La película que situó en el mapa internacional del cine a Peter Weir pese a que inicialmente no tuvo éxito fuera de su Australia natal porque Paramount apenas se esforzó en publicitarla cuando la distribuyó. Con todo Gallipoli fue un premio merecido para el director, quien tuvo que sudar sangre hasta ver el proyecto, empeño personal suyo, convertido en realidad. Al principio pensó en rodarlo con un estilo documental semejante al de cintas como Tora! Tora! Tora!, pero el monto de las facturas era excesivo. Fue así como decidió cambiar el enfoque para darle un tono más intimista (y barato), narrando la clásica historia sobre jóvenes que traban amistad en el contexto de una guerra y pierden la inocencia por su culpa. Una guerra en la que se les anima a participar pero en la que no pintan nada salvo para servir como carne de cañón, algo de lo que sólo se dan cuenta cuando ya es demasiado tarde.
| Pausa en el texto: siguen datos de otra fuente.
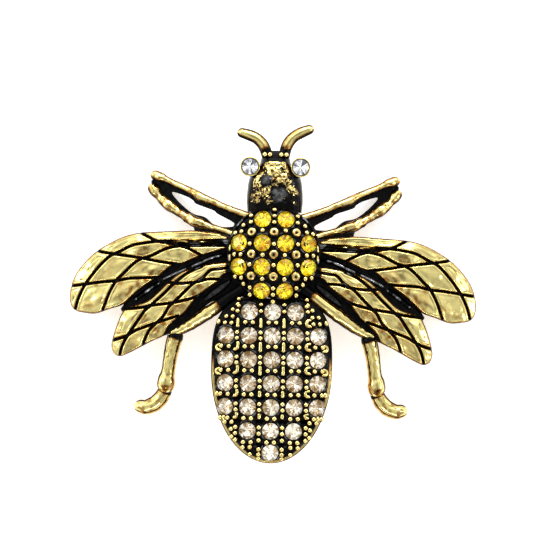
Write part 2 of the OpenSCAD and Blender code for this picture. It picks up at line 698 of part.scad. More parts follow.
function fore_rise(share_x) =
    let (root = FORE_LIMB[0].x, end = MID_LIMB[len(MID_LIMB) - 1].x)
    1 - (share_x - root) / (end - root);
function fore_path(table) = [for (row = table)
    let (r = fore_leg_d * row[2])
    [fore_leg_reach * row.x, fore_leg_reach * row.y, limb_z(fore_rise(row.x), r), r]];

// The sunk web follows the fall of the limbs, so it is a sheared plate.
module leg_web() {
    last = len(MID_LIMB) - 1;
    plan = concat(
        [for (row = FORE_LIMB) [row.x, row.y]],
        [for (i = [last : -1 : 0]) [MID_LIMB[i].x, MID_LIMB[i].y]]
    );
    root_z = limb_z(fore_rise(0), 0);
    fall = (root_z - limb_z(fore_rise(1), 0)) / fore_leg_reach;
    multmatrix([[1, 0, 0, 0], [0, 1, 0, 0], [-fall, 0, 1, root_z - 0.6 * web_t], [0, 0, 0, 1]])
        linear_extrude(web_t)
            difference() {
                offset(delta = 0.1 * fore_leg_d)
                    polygon(fore_leg_reach * plan);
                polygon(fore_leg_reach * LEG_SLIT);
            }
}

module fore_leg() {
    limb(fore_path(FORE_LIMB), 6);
    limb(fore_path(MID_LIMB), 6);
    leg_web();
}

module hind_leg() {
    for (table = [THIGH, SHIN, FOOT])
        limb([for (row = table)
            let (r = hind_leg_d * row[2])
            [hind_leg_reach * row.x, hind_leg_reach * row.y, limb_z(row[3], r), r]], 8);
}

// Everything that is cast in one piece
module casting() {
    color("darkgoldenrod")
        translate([0, -middle_y, 0])
            difference() {
                union() {
                    thorax();
                    abdomen();
                    head();
                    thorax_beads();
                    abdomen_beads();
                    for (side = SIDES) {
                        eye_cup(side_sign(side));
                        scale([side_sign(side), 1, 1]) {
                            antenna(side);
                            translate([0, -wing_set_back(side), 0])
                                wings();
                            translate([0, -leg_set_back(side), 0])
                                fore_leg();
                            hind_leg();
                        }
                    }
                }
                seats();
                translate([0, 0, -FAR / 2])
                    cube([FAR, FAR, FAR], center = true);
            }
}

// Pin on the back

module pin_finding() {
    loop_r = wire_d / 2 + catch_room + loop_wall;
    loop_w = 2 * loop_r;
    wire_z = loop_r + 0.1 * back_h - catch_room;
    loop_x = bar_len / 2 - loop_w / 2;
    slot = wire_d + catch_room;
    color("goldenrod")
        translate([0, -middle_y, 0]) {
            difference() {
                union() {
                    translate([-bar_len / 2, -bar_w / 2, back_h - bar_t])
                        cube([bar_len, bar_w, bar_t]);
                    for (sign = [-1, 1])
                        translate([sign * loop_x, 0, wire_z]) {
                            rotate([0, 90, 0])
                                cylinder(r = loop_r, h = loop_w, center = true, $fn = 32);
                            translate([-loop_w / 2, -loop_r, 0])
                                cube([loop_w, loop_r, back_h - bar_t / 2 - wire_z]);
                        }
                }
                translate([-loop_x - loop_w, 0, wire_z])
                    rotate([0, 90, 0])
                        cylinder(r = wire_d / 2 + catch_room, h = 2 * loop_w, $fn = 32);
                translate([-loop_x - loop_w, 0, wire_z - slot / 2])
                    cube([2 * loop_w, bar_w, slot]);
            }
            translate([-loop_x, 0, wire_z])
                rotate([0, 90, 0])
                    cylinder(d = wire_d, h = 2 * loop_x, $fn = 24);
            translate([-loop_x, 0, wire_z])
                rotate([0, -90, 0])
                    cylinder(d1 = wire_d, d2 = 0.2 * wire_d, h = 2 * wire_d, $fn = 24);
        }
}

module on_brooch() {
    translate([0, -middle_y, 0])
        children();
}

casting();
pin_finding();
on_brooch() eye_stone(-1);  // eye_stone_left
on_brooch() eye_stone(1);  // eye_stone_right
for (i = [1 : CITRINE_COUNT])
    on_brooch() citrine_stone(i - 1);
for (i = [1 : CHAMPAGNE_COUNT])
    on_brooch() champagne_stone(i - 1);
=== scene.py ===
import math

import bmesh
import bpy
import numpy as np
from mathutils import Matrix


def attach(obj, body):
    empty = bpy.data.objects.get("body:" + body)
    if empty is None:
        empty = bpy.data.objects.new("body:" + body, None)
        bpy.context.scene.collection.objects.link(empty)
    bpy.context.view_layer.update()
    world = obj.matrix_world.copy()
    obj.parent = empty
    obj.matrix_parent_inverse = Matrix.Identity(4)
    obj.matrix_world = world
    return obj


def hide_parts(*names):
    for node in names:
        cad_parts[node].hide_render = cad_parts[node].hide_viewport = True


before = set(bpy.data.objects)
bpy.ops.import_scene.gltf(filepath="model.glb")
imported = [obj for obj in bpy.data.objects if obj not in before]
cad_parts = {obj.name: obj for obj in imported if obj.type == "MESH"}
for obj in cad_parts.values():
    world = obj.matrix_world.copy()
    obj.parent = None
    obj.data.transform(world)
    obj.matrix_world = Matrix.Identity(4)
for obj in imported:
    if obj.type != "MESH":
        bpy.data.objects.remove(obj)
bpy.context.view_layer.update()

# All sizes below are in millimetres. X runs to the right and Y to the head from the middle of the
# thorax, and Z out of the front from the surface that the brooch rests on.
MM = 0.001
BODY_Y = 6.1218
BACK_Z = 3.5
ABDOMEN_Z = 3.55
WING_Z = 3.6
HEAD_Z = 3.65

# Stones, their grid and what stands between them
TIP_DEPTH = 0.95
COLUMN = 3.35
ROW = 3.45
GRID_DROP = 0.345
FIRST_ROW_Y = -8.62
EYE_X, EYE_Y, EYE_Z = 3.68, 12.47, 6.1
BEAD_R = 0.4
LINE_BEAD_R = 0.41
BALL_R = 0.8
SIDE_PRONG_R = 0.24
PRONG_R = (0.27, 0.32)

# Seat of a stone: its reach, the pocket under the stone, the lip round it and the light on that lip
SEAT_REACH = 2.2
POCKET_R = 1.3
POCKET_TOP = 0.12
POCKET_DEPTH = 1.15
LIP_R = 1.46
LIP_W = 0.15
LIP_H = 0.13
SHINE_R = 1.43
SHINE_W = 0.1

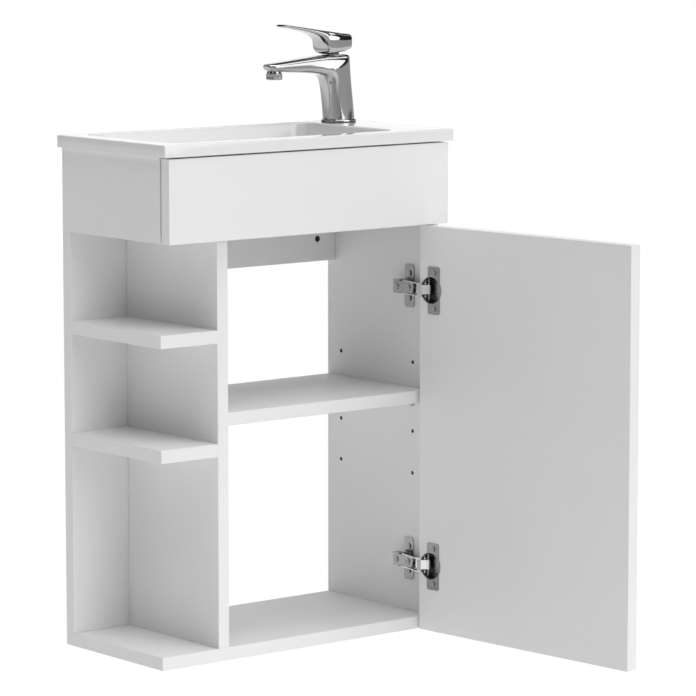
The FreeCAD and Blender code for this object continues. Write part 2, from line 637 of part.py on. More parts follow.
ear_outline = [(pivot_inset - nose, nose_depth), (pivot_inset + nose, nose_depth), (web_under, web_start),
               (web_under, arm_rear), (arm_foot, arm_rear), (arm_foot, 15), (pivot_inset - nose, 7)]
web = [(web_under, web_start), (web_top, web_start + 1), (web_top, arm_rear), (web_under, arm_rear)]
rear = [(arm_foot, cheek_start), (web_top, cheek_start), (web_top, arm_rear), (arm_foot, arm_rear)]
arm_shapes = []
arm_pins = []
arm_screws = []
for height in (size("hinge_low"), size("hinge_high")):
    pieces = [slab(height, ear_outline, ear_in, ear_out), slab(height, ear_outline, -ear_out, -ear_in),
              slab(height, web, -ear_out, ear_out), slab(height, rear, ear_out, cheek_out),
              slab(height, rear, -cheek_out, -ear_out)]
    arm = pieces[0].fuse(pieces[1:]).removeSplitter()
    front_pin = Part.makeCylinder(size("arm_pin_radius"), 2 * ear_out,
                                  front_pivot + V(0, 0, height - ear_out))
    rear_pin = Part.makeCylinder(size("arm_pin_radius"), size("2 * cheek_outer"),
                                 rear_pivot + V(0, 0, height - size("cheek_outer")))
    fixing, fixing_screw = machine_screw(height, size("arm_screw_line"), 16)
    adjuster, adjuster_screw = machine_screw(height, size("adjuster_line"), 1.4 + web_top - arm_foot)
    arm_screws += [fixing_screw, adjuster_screw]
    arm_shapes.append(arm.cut([front_pin, rear_pin, fixing, adjuster]))
    arm_pins += [front_pin, rear_pin]
keep("hinge_arms", shaped("arms", arm_shapes))
keep("hinge_arm_pins", shaped("arm_pins_set", arm_pins))
keep("hinge_arm_screws", shaped("arm_screw_set", arm_screws))

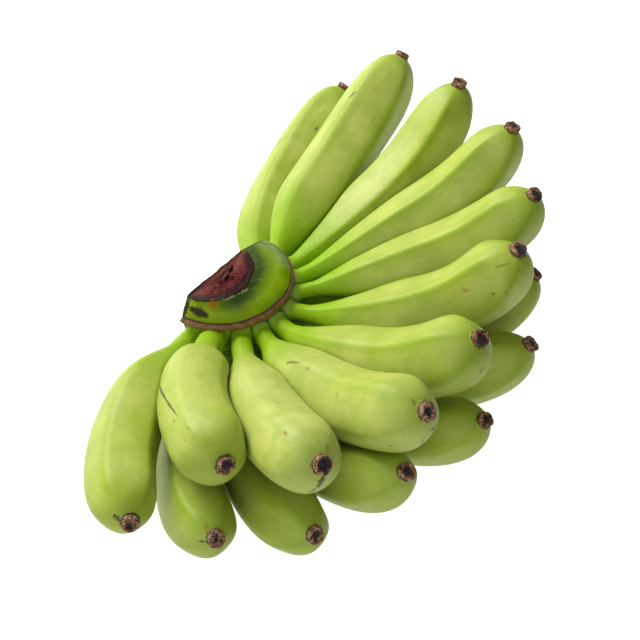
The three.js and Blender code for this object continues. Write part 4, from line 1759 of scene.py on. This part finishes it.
@dataclass(frozen=True)
class BractFinish:
    """Dry brown bract fibre, with painted shade along its upper and lower edges, for the groove above the
    lip and the shadow below it.
    """

    brown: Colour = paint(118, 76, 42)
    tan: Colour = paint(152, 110, 68)
    # painted shade: the dark tint on the lip's upper and lower edges stands for the groove and the shadow
    # there
    edge: Tint = Tint(paint(48, 30, 18), 1.0, (0.72, 0.95))
    fraying: Cloud = Cloud(300, 3, 0.6)
    roughness: float = 0.85
    relief: float = 0.0006

    def dress(self, piece: bpy.types.Object, effects: SharedEffects) -> None:
        """Makes the bract's material and puts it on.

        Args:
            piece: The lip.
            effects: The shared groups.
        """
        material, wiring, shader = start_material("dry_bract_fibre")
        along = wiring.field("along", vector=True)
        fibre = wiring.group(effects.fibres, Place=along, Threads=wiring.stretched(along, (0.12, 1, 1)))
        colour = wiring.mix(fibre.outputs["Tone"], self.brown, self.tan)
        fray = wiring.around_zero(wiring.noise(along, self.fraying), 0.5)
        # painted shade along the upper and lower edges of the lip
        edge = wiring.fade(wiring.plus(wiring.field("edge"), fray), self.edge.band)
        wiring.feed(shader.inputs["Base Color"], wiring.tint(colour, self.edge, edge))
        shader.inputs["Roughness"].default_value = self.roughness
        add_relief(wiring, shader, fibre.outputs["Height"], self.relief)
        piece.data.materials.append(material)


# Studio and camera


@dataclass(frozen=True)
class Studio:
    """A white table, white surroundings that are brighter to the left, a soft box there and a weaker
    one in front. Places and sizes are in metres, and powers in watts."""

    floor_half: float = 4.0
    floor_colour: Colour = (0.45, 0.45, 0.45)
    floor_glow: float = 0.94
    floor_bounce: float = 0.58
    sky_left: float = 0.5
    sky_right: float = 0.12
    sky_band: Band = (-0.8, 0.7)
    key_power: float = 19.5
    key_place: tuple[float, float, float] = (-0.62, 0.62, 0.85)
    key_size: float = 0.8
    fill_power: float = 3.0
    fill_place: tuple[float, float, float] = (-0.2, -0.9, 0.7)
    fill_size: float = 0.9
    lamps_aim: tuple[float, float, float] = (0, 0, 0.05)
    floor_roughness: float = 0.9
    floor_shine: float = 0.1

    def _floor(self) -> None:
        """The table top under the hand, a little self-lit as a light table is."""
        reach = self.floor_half
        mesh = bpy.data.meshes.new("table_top")
        corners = [(-reach, -reach, 0), (reach, -reach, 0), (reach, reach, 0), (-reach, reach, 0)]
        mesh.from_pydata(corners, [], [(0, 1, 2, 3)])
        floor = bpy.data.objects.new("table_top", mesh)
        bpy.context.scene.collection.objects.link(floor)
        material, wiring, shader = start_material("white_table")
        shader.inputs["Base Color"].default_value = (*self.floor_colour, 1)
        shader.inputs["Roughness"].default_value = self.floor_roughness
        shader.inputs["Specular IOR Level"].default_value = self.floor_shine
        shader.inputs["Emission Color"].default_value = (1, 1, 1, 1)
        seen = wiring.node("ShaderNodeLightPath").outputs["Is Camera Ray"]
        glow = wiring.math("MULTIPLY_ADD", seen, self.floor_glow - self.floor_bounce, self.floor_bounce)
        wiring.feed(shader.inputs["Emission Strength"], glow)
        mesh.materials.append(material)

    def _lamp(self, name: str, place: tuple[float, float, float], power: float, size: float) -> None:
        """One square soft box aimed at the middle of the hand."""
        data = bpy.data.lights.new(name, "AREA")
        data.shape = "SQUARE"
        data.size = size
        data.energy = power
        lamp = bpy.data.objects.new(name, data)
        lamp.location = place
        aim = Vector(self.lamps_aim) - Vector(place)
        lamp.rotation_mode = "QUATERNION"
        lamp.rotation_quaternion = aim.to_track_quat("-Z", "Y")
        bpy.context.scene.collection.objects.link(lamp)

    def build(self) -> None:
        """Makes the floor, the white surroundings, which are even as seen, and both soft boxes."""
        self._floor()
        world = bpy.data.worlds.new("white_surroundings")
        world.use_nodes = True
        background = world.node_tree.nodes["Background"]
        background.inputs["Color"].default_value = (1, 1, 1, 1)
        wiring = Wiring(world.node_tree)
        seen = wiring.node("ShaderNodeLightPath").outputs["Is Camera Ray"]
        way = wiring.node("ShaderNodeSeparateXYZ")
        wiring.feed(way.inputs[0], wiring.node("ShaderNodeTexCoord").outputs["Generated"])
        sky = wiring.step(way.outputs["X"], *self.sky_band, self.sky_left, self.sky_right)
        wiring.feed(background.inputs["Strength"], wiring.math("MAXIMUM", seen, sky))
        bpy.context.scene.world = world
        self._lamp("soft_box", self.key_place, self.key_power, self.key_size)
        self._lamp("front_fill", self.fill_place, self.fill_power, self.fill_size)
        bpy.context.scene.view_settings.view_transform = "Standard"


@dataclass(frozen=True)
class PhotoCamera:
    """The camera that the photograph was matched with: its place from the ring's centre in
    millimetres, its tilt down in degrees and its lens in millimetres."""

    from_ring: tuple[float, float, float] = (50.85, -452.6, 453.1)
    looks_down: float = 47.0
    lens: float = 63.72

    def build(self) -> None:
        """Makes the camera and sets it as the scene's."""
        data = bpy.data.cameras.new("camera")
        data.lens = self.lens
        data.sensor_width = 36.0
        data.clip_start = 0.01
        camera = bpy.data.objects.new("camera", data)
        camera.location = in_row_frame(*self.from_ring)
        camera.rotation_euler = (np.radians(90 - self.looks_down), 0, 0)
        bpy.context.scene.collection.objects.link(camera)
        bpy.context.scene.camera = camera


def main() -> None:
    """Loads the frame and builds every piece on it."""
    logging.basicConfig(level=logging.INFO, format="%(message)s")
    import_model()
    effects = SharedEffects()
    Hand(FingerForm()).build(PeelDresser(PeelFinish(), effects))
    crown = Crown()
    body = crown.build()
    CrownFinish().dress(body, effects, CROWN_MARKS)
    hand_over(body, Slot.CROWN_SKIN, "crown")
    scar = BractScar().build(crown)
    BractFinish().dress(scar, effects)
    hand_over(scar, Slot.DRY_BRACT, "bract_scar")
    Studio().build()
    PhotoCamera().build()


if __name__ == "__main__":
    main()
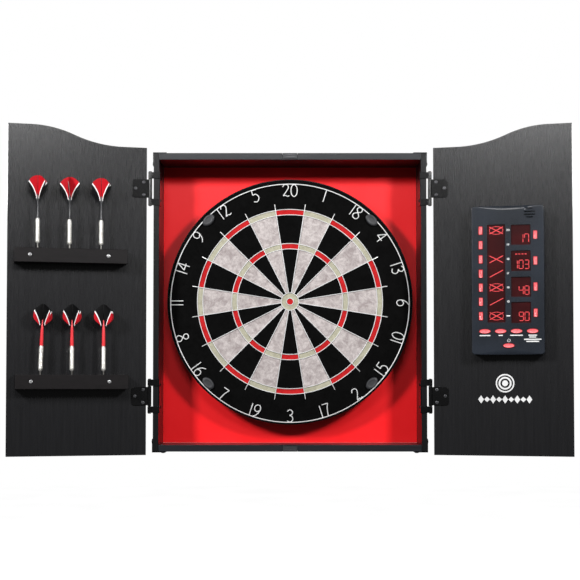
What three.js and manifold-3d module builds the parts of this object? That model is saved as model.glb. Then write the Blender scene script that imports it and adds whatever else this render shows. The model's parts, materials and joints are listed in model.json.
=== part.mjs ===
// Dart board cabinet: an open box on the wall with a bristle board in it, and two doors that carry
// the darts and an electronic scorer. Millimetres. +X is right, +Y is towards the wall, +Z is up.
// The origin is the centre of the cabinet's rear face. The doors stand open at rest.

import * as THREE from 'three';
import { mergeVertices } from 'three/addons/utils/BufferGeometryUtils.js';
import Module from 'manifold-3d';

const wasm = await Module();
wasm.setup();

// ---- Driving dimensions ----

const GAP = 0.3; // between pieces that rest on each other

const CABINET = { width: 493, height: 539, depth: 90, side: 10, rail: 12, back: 5 };
const BRACKET = { leg: 23, thick: 1.5, front: -88, rear: -64, clear: 0.1 };
const CATCH = { width: 26.6, height: 9.8, depth: 13, clear: 0.4 };

const HINGE = {
  out: 6, // from the cabinet's side to the pin's axis
  ahead: 1, // from the cabinet's front edge to the pin's axis
  heights: { upper: 204.5, lower: -170 },
  half: 30, // half of the hinge's height
  middle: 18, // half of the door's knuckle
  knuckle: 3.5,
  bore: 1.9,
  pin: 1.8,
  leaf: 1.5,
  inside: 0.25, // between the cabinet's inner side and the frame leaf
  wrap: 24, // how far the frame leaf reaches along the cabinet's inner side
  doorLeaf: { reach: 32.5, half: 16.5, corner: 5 },
};

const DOOR = { from: 6, to: 251.5, bottom: -275.5, low: 278.5, high: 312.6, thick: 13, face: 1 };
const SLOPE = { from: 47.5, to: 212, crest: 0.46 }; // where a door's top rises, and its upper arc's share
const DOOR_SWING = THREE.MathUtils.degToRad(13.5); // forward of lying flat, at rest

const BOARD = { z: 3, radius: 225.5, band: 1.2, rear: -7.2, face: -45, ply: 6 };
const HANGER = { half: 30, reach: 36, slot: 5, slotDepth: 40, thick: 1.5, clear: 0.2 };
const SECTORS = 20; // of the board
const WIRE = { thick: 1.3, clear: 0.2, reach: 181 };
const RINGS = { bull: 6.35, outerBull: 16, treble: [97, 107], double: [160, 170] };
const NUMBER_RING = { radius: 219, z: 0.5, thick: 2, clear: 1.4 };

const HOLDER = { length: 197, height: 25.6, depth: 28, hole: 2.3, holeOut: 19.5, pitch: 55.3 };
const DART = { point: 30, barrel: 44, shaft: 33, film: 0.6 };
// Each rack's darts: how deep each sits in its hole, how far its vanes are folded back from the plane
// that faces the front, and half of the flight's outline, from its foot on the shaft to its tip.
const RACKS = [
  {
    name: 'upper', from: 43.2, bottom: 64.7, firstDart: 89.3,
    seats: [21.9, 22, 21], folds: [24, 0, 29], shaft: 2.2,
    vane: [[1.5, 0], [17.9, 23.5], [18.2, 27.5], [13.5, 35.5], [1.5, 42]],
  },
  {
    name: 'lower', from: 40.4, bottom: -157.5, firstDart: 84,
    seats: [23.6, 23.6, 23.6], folds: [20, 30, 27], shaft: 3,
    vane: [[1.5, 0], [12, 8.5], [18, 17], [17, 28], [1.5, 39.5]],
  },
];
const LEAN = { rack: 'lower', dart: 3, angle: THREE.MathUtils.degToRad(-2.3) };

const SCORER = { u: 139.7, z: 34.8, width: 126.4, height: 262.4, corner: 5.5, wall: 2, rear: 9, depth: 25 };
const CRESCENT = { radius: 202, dip: 8.2, depth: 4 };
const WINDOWS = [
  { x: [-35.5, -4.1], z: [-74.8, 98.2] },
  { x: [5.9, 40.1], z: [61.5, 97.1] },
  { x: [5.9, 40.1], z: [15.5, 51.4] },
  { x: [5.9, 40.1], z: [-30, 5.2] },
  { x: [5.9, 40.1], z: [-75.9, -39] },
];
const LENS = { x: [-39.3, 42.3], z: [-79.5, 102], thick: 1.5 };
const SLOTS = [[125, 12], [119.8, 20], [114.7, 20], [110.1, 12]]; // height and length of each
const SLOT = { x: 38.5, thick: 1.5 };
const CIRCUIT = { width: 114, height: 240, thick: 1.6, front: -13.6 };
const BUTTON = { proud: 1.6, flange: 0.8, flangeThick: 1.2, clear: 0.35, stem: 1.5, clearance: 1.6 };
const SCORE_BUTTONS = { x: -46.9, size: [7.3, 15], rows: [88, 62.3, 37, 11.6, -13, -38, -63.3] };
const PLAYER_BUTTONS = { x: 48.1, size: [7.3, 15], rows: [78.5, 33, -12.6, -58.5] };
const MODE_BUTTONS = { z: -90.2, size: [20.3, 8.6], columns: [-40.1, -12.7, 14.8, 42.7] };
const POWER_BUTTON = { x: 1.4, z: -115.6, size: [20.3, 8.6] };

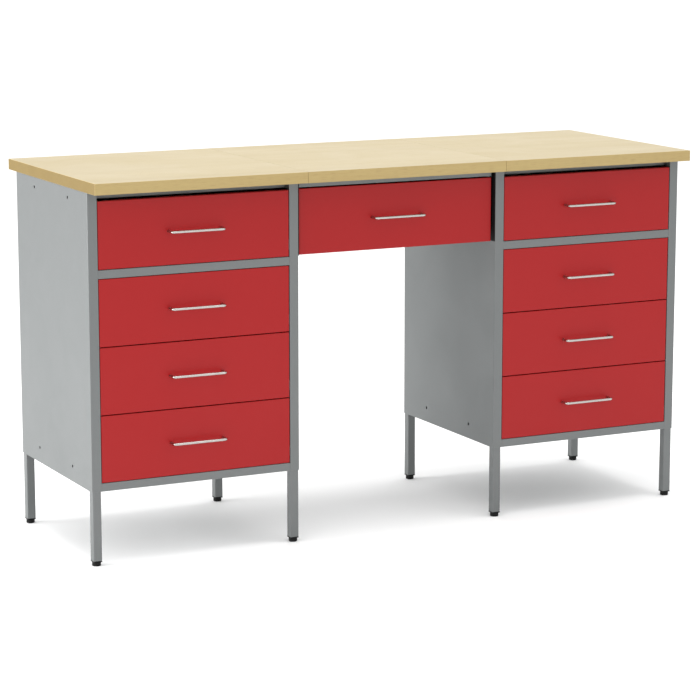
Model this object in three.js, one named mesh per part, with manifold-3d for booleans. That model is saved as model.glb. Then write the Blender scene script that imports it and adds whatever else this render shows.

Pero incluso con ese cambio tan sustancial el proyecto seguía siendo caro, y solo se salvó gracias a la intervención del magnate de la prensa Rupert Murdoch, también australiano, que se interesó en financiarlo (por mediación del entonces famoso productor Roger Stigwood, con quien había formado una sociedad) porque su padre había estado en Gallipoli como corresponsal de guerra, y quiso recuperar la memoria de un enfrentamiento olvidado en el contexto de la Primera Guerra Mundial, que acabaría siendo el sexto con más bajas de todo el conflicto. El entonces Primer Lord del Almirantazgo británico Winston Churchill tuvo la idea de montar una campaña para arrebatar el estrecho de los Dardanelos al Imperio Otomano y en última instancia sacarlo de la guerra tomando Constantinopla. Sobre el papel la idea era brillante, pero su puesta en práctica resultó en un cúmulo de ineptitud e incompetencia que devino en una masacre para las tropas combinadas del Imperio Británico, Australia y Nueva Zelanda, y le costó el puesto a Churchill en lo que muchos interpretaron como el final de su carrera política.
Estrenado en 1981 Gallipoli fue el largometraje australiano más caro de la historia hasta ese momento. Aun así el dinero escaseaba, y Peter Weir y su equipo hubieron de esforzarse al máximo para ahorrar, rodando todo al sur de Australia (salvo un par de cosillas en El Cairo) y logrando incluso que la carencia de fondos jugase a su favor. Fue el caso de la banda sonora, para la que mayormente se utiliza una pieza de música clásica (el Adagio de Tomaso Albinoni) junto con dos segmentos de música electrónica procedentes del álbum Oxygène de Jean-Michel Jarre, disco englobado en un género entonces de moda pero ya viejo, cuyos derechos salían baratos. Esta última elección parece anacrónica porque la película se ambienta en 1915, pero queda muy bien en aquellas escenas donde se usa. El diseño de producción es magnífico y el reparto (encabezado por el debutante Mark Lee con el ya famoso Mel «Mad Max» Gibson cubriéndole las espaldas) está muy bien escogido y dirigido. Sólo cabe reprochar algunas caídas de ritmo durante el segundo acto, mientras los protagonistas se entrenan para la guerra.